Fluzst é o único indivíduo do livro que se posiciona contra a guerra e decide tomar uma atitude a esse respeito. Os homens Fluzst M. e Klober Muller assumem posturas antagónicas. O primeiro, mesmo apesar da tentativa, não consegue superar a realidade que o oprime. O segundo compreende friamente o jogo de interesses que desenvolve as relações humanas e parece completamente adaptado ao sistema. Mas se todos os indivíduos se comportassem como ele, ou até seguissem o que ele discursa, o cenário tornar-se-ia ainda mais sombrio e devastador.

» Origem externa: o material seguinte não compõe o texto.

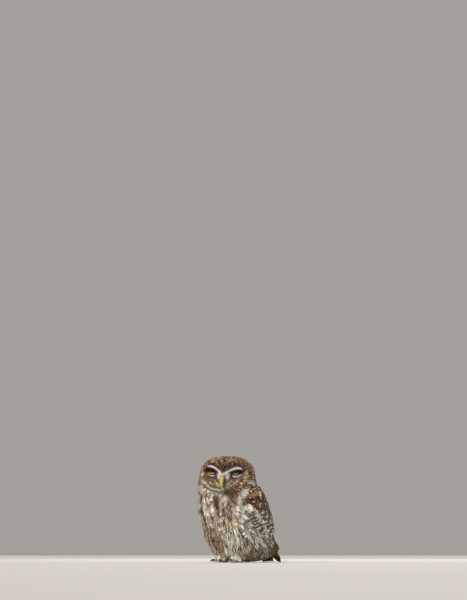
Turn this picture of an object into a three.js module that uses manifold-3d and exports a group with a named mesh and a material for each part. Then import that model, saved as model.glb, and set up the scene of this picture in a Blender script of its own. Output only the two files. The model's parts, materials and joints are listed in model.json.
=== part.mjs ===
// A little owl at rest on a flat ledge, life size, in millimetres: +Z up, the trunk facing -Y,
// the head turned to the bird's left (+X). The origin is on the floor, under the middle of its box.
import * as THREE from "three";
import { mergeVertices } from "three/addons/utils/BufferGeometryUtils.js";
import Module from "manifold-3d";

const wasm = await Module();
wasm.setup();
const { Manifold, Mesh } = wasm;

// Driving dimensions, in millimetres and degrees
const STANDING_HEIGHT = 144;
const HEAD_WIDTH = 75;
const TRUNK_WIDTH = 82;
const WING_LENGTH = 150;
const TAIL_LENGTH = 74;
const FOOT_SPACING = 25;
const HEAD_TURN = 28;
const HEAD_NOD = 6;
const HEAD_ROLL = 2;
const GAP = 0.35;

const v3 = (x, y, z) => new THREE.Vector3(x, y, z);
const rad = THREE.MathUtils.degToRad;
const lerp = THREE.MathUtils.lerp;
const smoothstep = THREE.MathUtils.smoothstep;

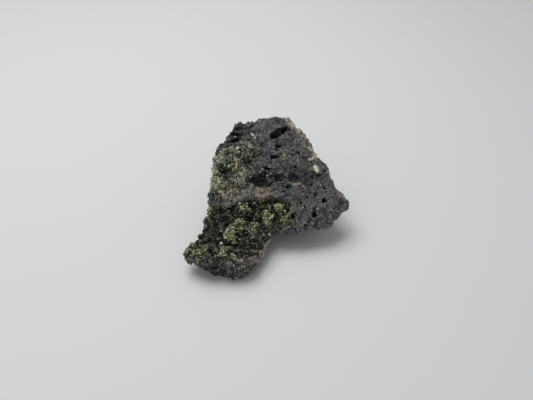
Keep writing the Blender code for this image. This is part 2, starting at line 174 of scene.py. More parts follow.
def holed(points, holes):
    """Depths of long holes sunk into the sloping face, steep-sided with a rounded floor."""
    depths = np.zeros(len(points))
    for x, y, long, wide, deep, turn in holes:
        middle = (np.array((x, y, 0)) + SHIFT) * MM
        over = np.hypot(points[:, 0] - middle[0], points[:, 1] - middle[1]) < 0.8 * MM
        middle[2] = points[over, 2].max()  # the height of its rim
        apart = (points - middle) / MM
        turn = math.radians(turn)
        lengthwise = np.array((math.cos(turn), math.sin(turn) * FACE_UP.z, -math.sin(turn) * FACE_UP.y))
        sideways = np.cross(FACE_UP, lengthwise)
        reach = np.hypot(apart @ lengthwise / long, apart @ sideways / wide)
        inside = (reach < 1) & (np.abs(apart @ np.array(FACE_UP)) < HOLE_SPAN)
        depths[inside] = np.maximum(depths[inside], deep * MM * (1 - reach[inside] ** 3))
    return depths


class Finish:
    """A node material: add() makes a node with its settings and inputs, and inputs may be sockets."""

    def __init__(self, name):
        self.material = bpy.data.materials.new(name)
        self.material.use_nodes = True
        self.nodes = self.material.node_tree.nodes
        self.links = self.material.node_tree.links
        self.shader = self.nodes["Principled BSDF"]
        self.spot = self.add("ShaderNodeTexCoord").outputs["Object"]

    def add(self, kind, inputs=None, **settings):
        node = self.nodes.new(kind)
        for key, value in settings.items():
            setattr(node, key, value)
        for key, value in (inputs or {}).items():
            self.put(node.inputs[key], value)
        return node

    def put(self, socket, value):
        """Links a socket to an input or sets its value; a colour may be three numbers."""
        if isinstance(value, bpy.types.NodeSocket):
            self.links.new(value, socket)
        elif isinstance(value, tuple) and len(value) == 3 and socket.type == "RGBA":
            socket.default_value = (*value, 1)
        else:
            socket.default_value = value

    def noise(self, size, detail=4.0, rough=0.55, distort=0.0):
        """Noise with features of this size in metres, mostly between 0.3 and 0.7."""
        inputs = {"Vector": self.spot, "Scale": 1 / size, "Detail": detail, "Roughness": rough, "Distortion": distort}
        return self.add("ShaderNodeTexNoise", inputs).outputs["Fac"]

    def band(self, value, low, high, out_low=0.0, out_high=1.0):
        """Maps low and high of a value to out_low and out_high, and no further."""
        inputs = {"Value": value, "From Min": low, "From Max": high, "To Min": out_low, "To Max": out_high}
        return self.add("ShaderNodeMapRange", inputs).outputs["Result"]

    def times(self, first, second):
        return self.add("ShaderNodeMath", {0: first, 1: second}, operation="MULTIPLY").outputs[0]

    def mix(self, share, first, second):
        """The first colour with this share of the second."""
        node = self.add("ShaderNodeMix", data_type="RGBA")
        self.put(node.inputs[0], share)
        self.put(node.inputs[6], first)
        self.put(node.inputs[7], second)
        return node.outputs[2]

    def read(self, name, output="Fac"):
        """What the mesh keeps at each vertex under this name."""
        return self.add("ShaderNodeAttribute", attribute_name=name).outputs[output]

    def finish(self, **inputs):
        """Sets the surface's inputs, _ standing for a space, and gives the material."""
        for key, value in inputs.items():
            self.put(self.shader.inputs[key.replace("_", " ")], value)
        return self.material

    def bump(self, height, depth):
        inputs = {"Height": height, "Distance": depth, "Strength": 1.0}
        return self.add("ShaderNodeBump", inputs).outputs["Normal"]


VOXEL = 0.30 * MM
LEVEL = 0.2 * MM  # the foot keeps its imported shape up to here
FOOT = 0.6 * MM  # and takes on the full relief over this much more
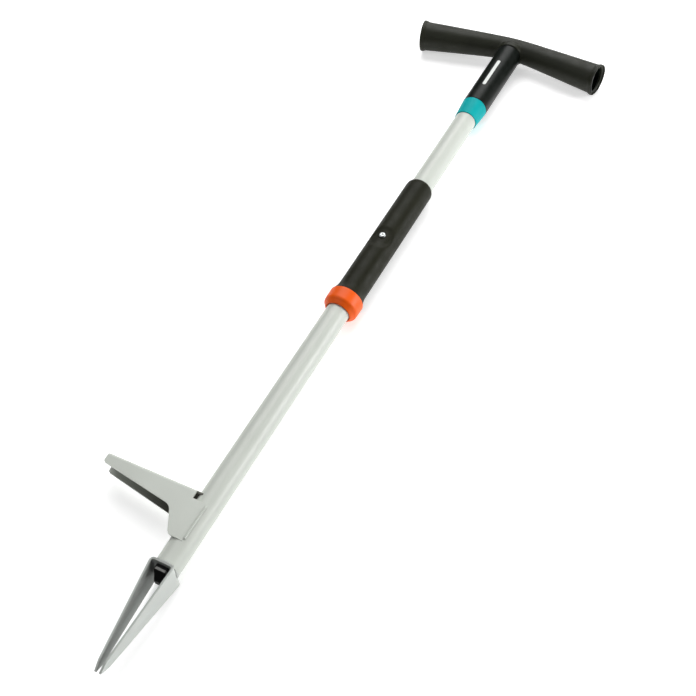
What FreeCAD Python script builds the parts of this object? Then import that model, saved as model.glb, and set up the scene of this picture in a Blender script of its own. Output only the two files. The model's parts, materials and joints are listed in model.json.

As semelhanças da história ficcionada, por mais que caricatas, com questões humanas reais que envolvem egoísmo, individualidade, traições, relações de poder, alcançam o leitor de maneira particular ainda que o narrador seja até certo ponto determinante na história.
Nota reflexiva que complementa a mensagem inerente ao conteúdo apresentado no livro "A máquina de Joseph Walser", de autoria de Gonçalo M. Tavares:
Uma estudante perguntou uma vez à antropóloga Margaret Mead qual considerava o primeiro sinal de civilização numa cultura.
A aluna esperava que a antropóloga falasse sobre anzóis, taças de barro ou pedras para afiar, mas não.
Mead disse que o primeiro sinal de civilização numa cultura antiga é o teste de uma pessoa com um fêmur partido e curado. Segundo Mead, nenhum animal sobrevive com uma perna partida o tempo suficiente para o osso se curar por si. Um fêmur partido que se curou é a prova de que alguém dedicou tempo suficiente a quem caiu, por forma a que a lesão pudesse sarar, mantendo a pessoa em segurança e provendo o seu sustento até que ela se recuperasse.
“Ajudar alguém a atravessar a dificuldade é o ponto de partida da civilização», explicou Mead. “A civilização é uma ajuda comunitária. ”
As opiniões do Clube de Leitura quanto à obra de Gonçalo M. Tavares e esta obra em particular dividem-se. Há leitoras que apreciam e outras que tentaram dar uma oportunidade ao autor, mas um pouco em vão.
Detetámos ainda que havia edições com um número diferente de capítulos. Por exemplo, a versão mais antiga, de 2004, possui 26 capítulos, enquanto que a versão mais recente, de 2023, inclui 27 capítulos, o que indica que a história apresenta finais diferentes. Um mistério que procuraremos desvendar.